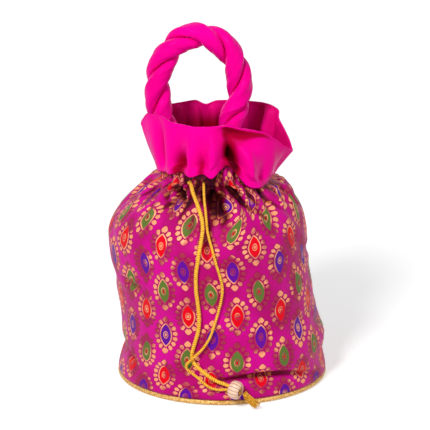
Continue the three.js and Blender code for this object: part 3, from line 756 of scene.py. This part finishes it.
frill_turns = np.arange(FRILL_AROUND) / FRILL_AROUND * 360 - 180
outward = ring_points(frill_turns, 1, 0)
climb = np.abs(np.gradient(seam_height(frill_turns), frill_turns))
seam_points = ring_points(
    frill_turns, seam_radius(frill_turns) + SEAM_GAP + CLIMB_GAP * smooth(climb, 0.3, 1.0),
    seam_height(frill_turns) - SEAM_LAP, NECK_LEAN)
rim_points = points_at(frill_turns, rim_turns, rim_line, period=360)
seam_near = np.maximum.reduce([seam_height(frill_turns + aside) for aside in (-4, -2, 0, 2, 4)])
# Painted shade at given places: a wedge under the rim right of the cords, and a patch beside the hollow.
wedge = 0.36 - 0.3 * smooth(frill_turns, 8, 48)
painted_wedge_shade = 0.6 * smooth(frill_turns, 3, 12) * (1 - smooth(frill_turns, 44, 62))
painted_shade_beside_hollow = 0.5 * hill(frill_turns - 14, 13)

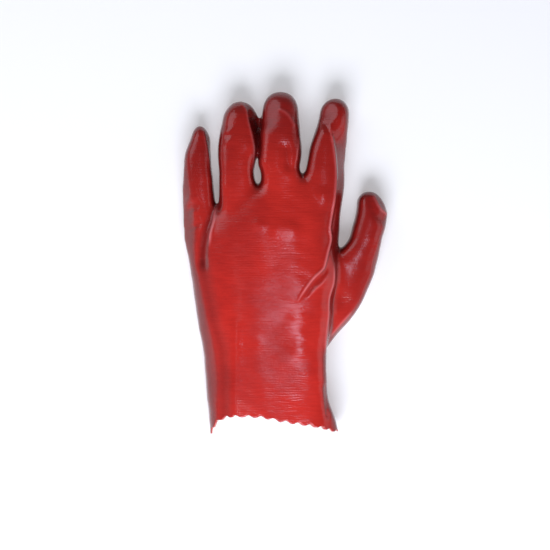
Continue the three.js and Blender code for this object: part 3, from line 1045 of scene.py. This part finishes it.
@dataclass
class GloveShell:
    """The one bonded wall of the glove, from its softened and folded outside to its lined inside.

    A pair of heights, normals or distances is where something starts and where it is whole. contact is where
    ring and middle fingers touch and the wall is thicker, and origin is the frame's place in the glove's own
    axes.
    """

    wall: float = 1.3
    fine: float = 1.3
    coarse: float = 1.6
    lining_share: float = 0.48
    thinning: float = 0.85
    settle_passes: int = 18
    root_passes: int = 22
    lining_passes: int = 8
    last_passes: int = 2
    root_below_fork: float = 14.0
    root_reach: tuple[float, float] = (20.0, 22.0)
    root_heights: tuple[float, float] = (16.0, 24.0)
    thumb_join: tuple[float, float] = (52.0, 108.0)
    thumb_reach: tuple[float, float] = (10.0, 32.0)
    thumb_heights: tuple[float, float] = (6.0, 12.0)
    contact: Mark = Mark(((-5.2, 214.0), (-5.2, 247.0)), 8.0, 0.7)
    upward: tuple[float, float] = (-0.1, 0.55)
    clear_of_bench: tuple[float, float] = (1.0, 6.0)
    crisp_above: float = 8.0
    flat_below: float = 0.01
    flat_pull: float = 1000.0
    root_share: float = 0.5
    root_fade: tuple[float, float] = (0.5, 1.3)
    # the heights where the painted highlight on ridges and the painted shade in creases start and are whole
    painted_light_heights: tuple[float, float] = (6.0, 14.0)
    # painted shade that darkens the coating with the distance from a place on the hand's back, towards the
    # digits and the sides: the place, how much across counts on each side, and where the shade starts and is
    # whole
    least_shade_at: float = 95.0
    shade_across: tuple[float, float] = (2.1, 1.75)
    shade_reach: tuple[float, float] = (88.0, 160.0)
    # how the painted highlight on the ridges fades towards the fingertips: where it starts and ends, and how
    # much it fades
    ridge_fade_from: tuple[float, float] = (168.0, 195.0)
    ridge_fade_share: float = 0.55
    origin: tuple[float, float, float] = (15.05, 135.75, 0.0)
    form: HandForm = field(default_factory=HandForm)
    relief: Relief = field(default_factory=Relief)
    rim: PinkedEdge = field(default_factory=PinkedEdge)

    def root_weight(self, points: Array) -> Array:
        """How much more a point softens because the digits meet the hand there.

        Args:
            points: n by 3.

        Returns:
            A weight from 0 to 1 for each point.
        """

        def near(x: float, y: float, reach: tuple[float, float]) -> Array:
            """How near a point is to a place: 1 inside the start of its reach's fade, 0 outside its end."""
            away = np.hypot((points[:, 0] - x) / reach[0], (points[:, 1] - y) / reach[1])
            return 1.0 - smoothstep(away, *self.root_fade)

        weight = np.zeros(len(points))
        for digit in self.form.digits:
            x, y = digit.fork_across * self.form.body_width, digit.fork_up * self.form.body_length
            weight = np.maximum(weight, near(x, y - self.root_below_fork, self.root_reach))
        weight *= smoothstep(points[:, 2], *self.root_heights)
        thumb = near(*self.thumb_join, self.thumb_reach) * smoothstep(points[:, 2], *self.thumb_heights)
        return np.maximum(weight, thumb)

    def grounded(self, points: Array, inset: float) -> Array:
        """The points with what would go through the bench flattened on it."""
        return np.stack([points[:, 0], points[:, 1], np.maximum(points[:, 2], inset)], axis=1)

    def outside(self) -> bpy.types.Object:
        """The whole outer skin, closed, in millimetres.

        Returns:
            The object, finer beside the narrow marks and coarser on the bench.
        """
        solid = self.form.whole()
        solid.vertices = self.grounded(solid.vertices, 0.0)
        obj = remeshed(solid.to_object("outside"), self.fine, "outside")
        mesh = obj.data
        points = settled(mesh, self.settle_passes)
        weight = self.root_share * self.root_weight(points)
        points = relaxed(points, read_edges(mesh), weight, self.root_passes)
        write_points(mesh, points)
        self.refine(mesh)
        points = settled(mesh, self.last_passes)
        write_points(mesh, points)
        normals = read_normals(mesh)
        upward = smoothstep(normals[:, 2], *self.upward)
        clear = smoothstep(points[:, 2], *self.clear_of_bench)
        lift = self.relief.lift(points[:, :2]) * upward * clear
        lift += self.relief.total(self.relief.fuller, points[:, :2]) * clear
        points = points + normals * (lift + self.relief.swell(points) * clear)[:, None]
        write_points(mesh, self.grounded(points, 0.0))
        return self.thinned(obj)

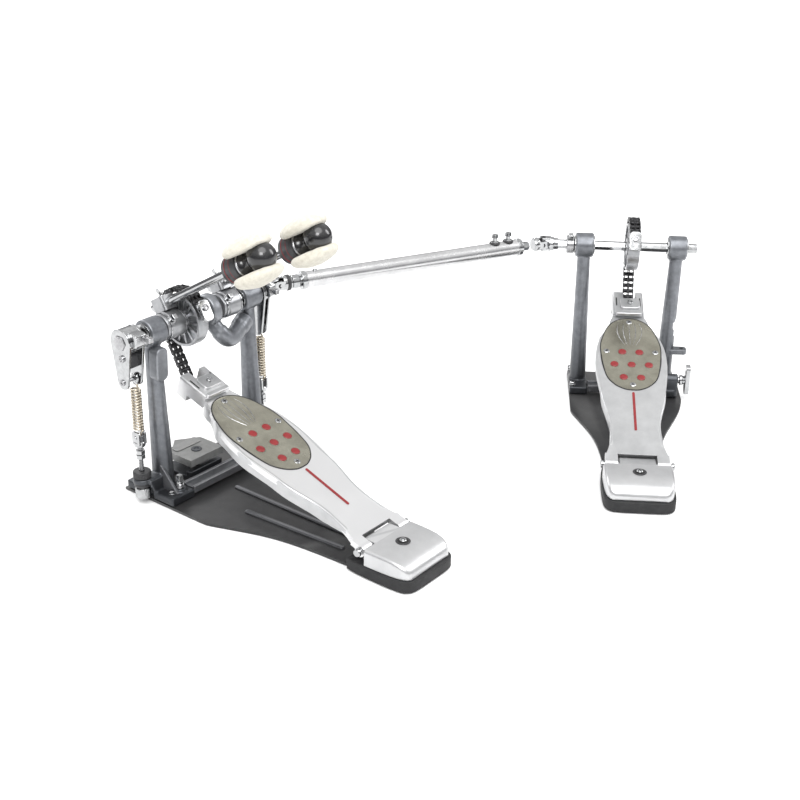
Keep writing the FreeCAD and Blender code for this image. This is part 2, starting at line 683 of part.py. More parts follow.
def spring(side, x, pedal):
    """Extension spring with its top hook, and the adjuster it hangs from: rod, nuts and knob."""
    top, bottom = size("spring_top"), size("spring_bottom")
    coil = DOC.addObject("Part::Helix", side + "_helix")
    bind(coil, Pitch="( spring_top - spring_bottom ) / spring_turns",
         Height="spring_top - spring_bottom", Radius="spring_radius - spring_wire")
    wire = DOC.addObject("Part::Circle", side + "_wire")
    bind(wire, Radius="spring_wire")
    wire_at = Vector(size("spring_radius") - size("spring_wire"), 0, 0)
    wire.Placement = Placement(wire_at, Rotation(X_AXIS, 90))
    swept = DOC.addObject("Part::Sweep", side + "_coil")
    swept.Sections = [wire]
    swept.Spine = (coil, ["Edge1"])
    swept.Solid = True
    swept.Frenet = True
    subpart(side + "_spring", swept, pedal.multiply(Placement(Vector(x, 0, bottom), Rotation())))

    hook_z = size("axle_height") - size("rocker_reach")
    shank = box("3", "6", "%.3f" % (hook_z - top - 6), (x, 0, top + 2))
    eye = cylinder("6", "3", (x - 1.5, 0, hook_z), X_AXIS)
    hole = cylinder("3", "20", (x - 10, 0, hook_z), X_AXIS)
    subpart(side + "_spring_hook", cut(fuse([shank, eye]), hole), pedal)

    low = size("bracket_z")
    above = low + size("bracket_thick")
    knob = cylinder("knob_radius", "knob_height", (x, 0, above + 0.1))
    thread = cylinder("rod_radius + running_gap", "60", (x, 0, low))
    subpart(side + "_tension_knob", cut(knob, thread), pedal)


def adjusters(places, pedal):
    """Threaded rods that the springs hang from, each with its clevis block and lower nuts."""
    low = size("bracket_z")
    rods = []
    for x in places:
        rod = cylinder("rod_radius", "%.3f" % (size("spring_pivot") - 4 - size("plate_thick") - 2),
                       (x, 0, size("plate_thick") + 2))
        block = cylinder("7.5", "12", (x, 0, size("spring_pivot") - 6))
        nut = cylinder("9", "13", (x, 0, size("plate_thick") + 3))
        ring = cylinder("9.5", "4", (x, 0, low - 4.1))
        rods.append(fuse([rod, block, nut, ring]))
    subpart("spring_adjusters", group(rods), pedal)


# ---------------------------------------------------------------- axles and the drive shaft


def yoke(centre, out, ears, with_cross):
    """A fork on one side of a universal joint; out points from the joint's centre to the shaft."""
    reach, base = size("yoke_reach"), size("yoke_base")
    wide = size("yoke_radius")
    across = ears.cross(out)
    flange = cylinder("yoke_radius", "yoke_base", centre + out * (reach - base), out)
    solids = [flange]
    frame = Rotation(across, ears, out, "ZXY")
    for side in (-1, 1):
        ear = box("8", "2.6", "%.3f" % (reach + 2.0), (0, 0, 0))
        corner = Vector(-4, side * (wide - 1.3) - 1.3, -3)
        ear.Placement = Placement(centre + frame.multVec(corner), frame)
        solids.append(ear)
        inward = ears * -side
        length = wide - 1 if with_cross else wide - 1 - size("cross_radius") - 0.4
        solids.append(cylinder("1.8", "%.3f" % length, centre + ears * side * (wide - 1), inward))
    if with_cross:
        solids.append(ball("cross_radius", centre))
    trim = cylinder("yoke_radius", "60", centre - out * 30, out)
    both = DOC.addObject("Part::MultiCommon", "fork")
    both.Shapes = [fuse(solids), trim]
    return both


def axle(name, start, end, pedal, joint=None):
    """A round steel axle, with a fork of the universal joint on its end where it has one."""
    high = size("axle_height")
    bar = cylinder("axle_radius", "%.3f" % (end - start), (start, 0, high), X_AXIS)
    solids = [bar]
    if joint is not None:
        out = X_AXIS * (-1 if joint > end else 1)
        solids.append(yoke(Vector(joint, 0, high), out, Z_AXIS, True))
    subpart(name, fuse(solids) if len(solids) > 1 else bar, pedal)


def drive_shaft(first, second):
    """Telescopic shaft between the two universal joints: an outer tube and an inner rod."""
    near = first.multVec(Vector(size("joint_x"), 0, size("axle_height")))
    far = second.multVec(Vector(size("second_joint_x"), 0, size("axle_height")))
    along = (far - near).normalize()
    ears = Z_AXIS.cross(along)
    reach = size("yoke_reach")
    tube = cylinder("tube_radius", "tube_end - tube_start", near + along * size("tube_start"), along)
    bore = cylinder("shaft_rod_radius + running_gap", "tube_end",
                    near + along * size("bore_start"), along)
    stub = cylinder("shaft_rod_radius", "tube_start - yoke_reach + 2", near + along * (reach - 1), along)
    subpart("shaft_tube", cut(fuse([tube, stub, yoke(near, along, ears, False)]), bore))
    length = (far - near).Length - reach - size("rod_end")
    rod = cylinder("shaft_rod_radius", "%.3f" % (length + 1), near + along * size("rod_end"), along)
    subpart("shaft_rod", fuse([rod, yoke(far, along * -1, ears, False)]))


def wing_key(pedal):
    """Wing-headed key screw on the second pedal's right foot."""
    x, y, z = size("wing_x"), size("wing_y"), size("wing_z")
    shank = cylinder("wing_radius", "9", (x, y, z), X_AXIS)
    collar = cylinder("7", "4", (x + 2, y, z), X_AXIS)
    wing = box("7", "9", "34", (x + 10, y, z - 16))
    subpart("slave_wing_key", fuse([shank, collar, wing]), pedal)


def main():
    """Build both pedals and the drive shaft."""
    primary = Placement()
    stand = Vector(size("second_x"), size("second_y"), 0)
    second = Placement(stand, Rotation(Z_AXIS, size("second_turn")))
    for prefix, pedal, right in (
        ("primary", primary, "plate_right_back"),
        ("slave", second, "plate_half_back"),
    ):
        base_plate(prefix, pedal, right)
        heel(prefix, pedal)
        footboard(prefix, pedal)
        cam(prefix, pedal)
        chain(prefix, pedal)

    left_x, right_x = size("left_housing_x"), size("right_housing_x")
    left_spring, right_spring = size("left_spring_x"), size("right_spring_x")
    post("primary_left_post", left_x, "left_housing_length", left_x, -84, -36, left_spring, primary)
    post("primary_right_post", right_x, "right_housing_length", right_x, 132, 84, right_spring, primary)
    crossbar("primary", -36, 84, primary)
    bearings("primary_bearings", [
        (left_x, size("left_housing_length")),
        (size("centre_disc_x"), size("centre_disc_width")),
        (right_x, size("right_housing_length")),
    ], primary)
    centre_arm(primary)
    hoop_clamp(primary)
    spurs = []
    for foot_x in (left_x, right_x):
        x, y = spur_place(foot_x)
        spurs.append(fuse([
            cylinder("spur_radius", "24", (x, y, size("plate_thick") + 1.5)),
            box("6", "6", "8", (x, y, size("plate_thick") + 25)),
        ]))
    subpart("spur_screws", group(spurs), primary)

    far = size("second_housing_x")
    ear = box("24", "9", "9", (far + 6, -8, 92))
    wing_y, wing_z = size("wing_y"), size("wing_z")
    grip = fuse([
        cylinder("8", "16", (far - 2, wing_y, wing_z), X_AXIS),
        box("16", "16", "%.3f" % (wing_z - size("plate_thick")), (far + 6, wing_y, size("plate_thick"))),
    ])
    post("slave_left_post", -far, "second_housing_length", -far + 3, -75, -46, None, second)
    post("slave_right_post", far, "second_housing_length", far - 3, 75, 46, None, second, [ear, grip])
    crossbar("slave", -46, 46, second)
    bearings("slave_bearings", [
        (-far, size("second_housing_length")),
        (far, size("second_housing_length")),
    ], second)
    wing_key(second)

    hub("primary_beater_hub", size("first_hub_x"), size("first_beater_x"), primary)
    hub("second_beater_hub", size("second_hub_x"), size("second_beater_x"), primary)
    beater("primary_beater", size("first_beater_x"), primary)
    beater("second_beater", size("second_beater_x"), primary)
    rocker("left_rocker_arm", left_spring, primary)
    rocker("right_rocker_arm", right_spring, primary)
    spring("left", left_spring, primary)
    spring("right", right_spring, primary)
    adjusters([left_spring, right_spring], primary)

    reach = size("yoke_reach")
    axle("primary_axle", left_spring - 9, size("centre_disc_x") + 5, primary)
    axle("second_axle", size("centre_disc_x") + 8, size("joint_x") - reach, primary, size("joint_x"))
    axle("slave_axle", size("second_joint_x") + reach, far + 26, second, size("second_joint_x"))
    drive_shaft(primary, second)


def write():
    """Check every object and write the sub-parts."""
    DOC.recompute()
    for item in DOC.Objects:
        wrong = [s for s in item.State if s in ("Invalid", "Error")]
        if wrong:
            raise RuntimeError("%s (%s) failed: %s" % (item.Name, item.Label, item.State))
    os.makedirs("parts", exist_ok=True)
    for item in SUBPARTS:
        shape = item.Shape
        if shape.isNull() or not shape.isValid():
            raise RuntimeError(item.Label + " has no valid shape")
        shape.exportStep("parts/%s.step" % item.Label)
        print("%-26s %2d solids %10.0f mm3" % (item.Label, len(shape.Solids), shape.Volume))


main()
write()
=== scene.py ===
import json
import math

import bmesh
import bpy
from mathutils import Matrix, Vector, noise


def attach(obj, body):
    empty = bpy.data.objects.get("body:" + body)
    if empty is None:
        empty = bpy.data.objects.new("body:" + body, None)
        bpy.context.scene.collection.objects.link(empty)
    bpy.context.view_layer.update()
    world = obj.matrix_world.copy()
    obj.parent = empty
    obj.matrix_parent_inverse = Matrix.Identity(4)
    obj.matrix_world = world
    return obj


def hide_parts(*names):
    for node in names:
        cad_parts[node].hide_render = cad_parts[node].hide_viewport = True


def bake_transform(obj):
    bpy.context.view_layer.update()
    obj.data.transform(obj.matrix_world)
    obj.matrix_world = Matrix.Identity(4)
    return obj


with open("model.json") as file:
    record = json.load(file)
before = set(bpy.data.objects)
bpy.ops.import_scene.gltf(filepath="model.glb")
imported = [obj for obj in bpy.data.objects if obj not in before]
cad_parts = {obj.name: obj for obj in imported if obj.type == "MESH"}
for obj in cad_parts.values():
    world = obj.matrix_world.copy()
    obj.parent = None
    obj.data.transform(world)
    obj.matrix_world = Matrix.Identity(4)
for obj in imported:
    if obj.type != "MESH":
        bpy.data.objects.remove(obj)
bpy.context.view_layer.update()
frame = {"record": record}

# Lengths are in millimetres in each pedal's own frame: origin on the floor under the axle,
# X along the axle, -Y towards the player.
MM = 0.001
X, Y, Z = Vector((1, 0, 0)), Vector((0, 1, 0)), Vector((0, 0, 1))
AXLE = 203.0
HINGE_Y, HINGE_Z, TILT = -292.0, 27.0, 20.0
BOARD_TOP = 6.0
CAM_X, CHAIN_R = 2.0, 36.0
NEAR_JOINT, FAR_JOINT = 152, -116
SLAVE_POST = 61
PLATE_TOP = 3
FOOT_EDGE = -70
CLAMP_X = 12
HOUSINGS = (("left", -48.5, 23.0), ("right", 101.0, 27.0))
SPRINGS = (("left", -77.0), ("right", 122.0))
BEATERS = (("primary", -22.5, -15.5), ("second", 65.0, 72.0))
FIRST = Matrix.Scale(MM, 4)
SECOND = (
    Matrix.Translation((0.564, -0.2575, 0))
    @ Matrix.Rotation(math.radians(-56.1), 4, "Z")
    @ Matrix.Scale(MM, 4)
)
PEDALS = (("primary", FIRST), ("slave", SECOND))
BOARD = Matrix.Translation((0, HINGE_Y, HINGE_Z)) @ Matrix.Rotation(math.radians(TILT), 4, "X")
BODY = {
    node: body
    for body, nodes in frame["record"]["behaviour"]["bodies"].items()
    for node in nodes
}


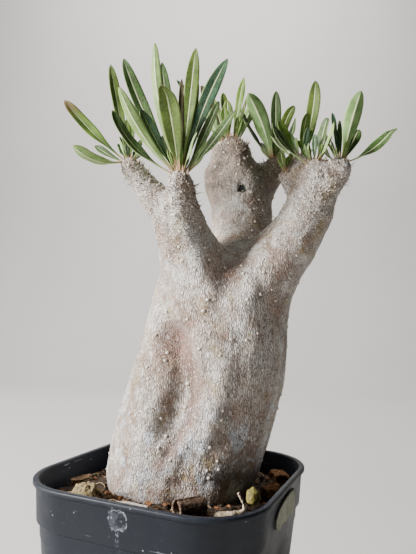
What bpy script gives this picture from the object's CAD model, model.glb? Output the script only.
"""The looks of a potted pachypodium, dressed over its CAD part.

Lengths are in metres in the row frame, unless a name or a docstring says millimetres. The plant has a
frame of its own, in millimetres: across, back and up, from the middle of the soil, turned PLANT_TURN.
"""

import logging
import math
import random
from dataclasses import dataclass, field
from enum import Enum
from typing import Any, Iterable, Sequence

import bpy
import numpy as np
from mathutils import Matrix, Vector, noise
from mathutils.bvhtree import BVHTree
from mathutils.kdtree import KDTree


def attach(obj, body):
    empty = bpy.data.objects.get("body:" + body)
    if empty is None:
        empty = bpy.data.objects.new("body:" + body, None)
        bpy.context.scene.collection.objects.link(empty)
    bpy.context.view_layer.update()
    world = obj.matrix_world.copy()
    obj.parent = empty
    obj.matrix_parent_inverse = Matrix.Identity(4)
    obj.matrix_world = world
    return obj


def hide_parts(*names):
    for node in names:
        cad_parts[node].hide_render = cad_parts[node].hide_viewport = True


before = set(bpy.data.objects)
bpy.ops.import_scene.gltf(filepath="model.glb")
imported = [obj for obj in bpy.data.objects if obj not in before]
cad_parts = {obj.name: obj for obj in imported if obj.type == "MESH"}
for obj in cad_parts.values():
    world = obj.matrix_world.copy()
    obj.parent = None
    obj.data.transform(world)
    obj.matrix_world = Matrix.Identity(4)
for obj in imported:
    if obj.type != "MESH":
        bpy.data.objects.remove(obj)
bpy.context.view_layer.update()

LOG = logging.getLogger("pachypodium")

MM = 0.001
BODY = "root"
SOIL_LEVEL = 81.0
PLANT_TURN = math.radians(23.3)
VIEWER = (10.4, -208.9, 67.4)

Colour = tuple[float, float, float]
Spot = tuple[float, float, float]


def to_world(place: Iterable[float]) -> Vector:
    """A point of the plant's frame, in millimetres, as a point of the row frame.

    Args:
        place: The point, across, back and up.

    Returns:
        The same point in metres.
    """
    across, back, up = place
    turn = Matrix.Rotation(PLANT_TURN, 3, "Z")
    return (turn @ Vector((across, back, 0)) + Vector((0, 0, SOIL_LEVEL + up))) * MM


def to_plant(points: np.ndarray) -> np.ndarray:
    """Points of the row frame, one a line, as points of the plant's frame in millimetres.

    Args:
        points: Points in metres.

    Returns:
        An array of the same shape.
    """
    c, s = math.cos(PLANT_TURN), math.sin(PLANT_TURN)
    x, y, z = points.T / MM
    return np.stack([x * c + y * s, y * c - x * s, z - SOIL_LEVEL], axis=1)


def ease(x: np.ndarray | float) -> np.ndarray | float:
    """A smooth step from 0 at x = 0 to 1 at x = 1."""
    x = np.clip(x, 0, 1)
    return x * x * (3 - 2 * x)


# Modelling by hand


def select(*things: bpy.types.Object) -> bpy.types.Object:
    """Selects these objects alone, and makes the first one active.

    Args:
        things: The objects.

    Returns:
        The first of them.
    """
    bpy.ops.object.select_all(action="DESELECT")
    for thing in things:
        thing.select_set(True)
    bpy.context.view_layer.objects.active = things[0]
    return things[0]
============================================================
# WORK TO DO:
Of the lines in the material above, state how many contain the string "code"; give no other text.

# OUTPUT FOR THIS TASK:
3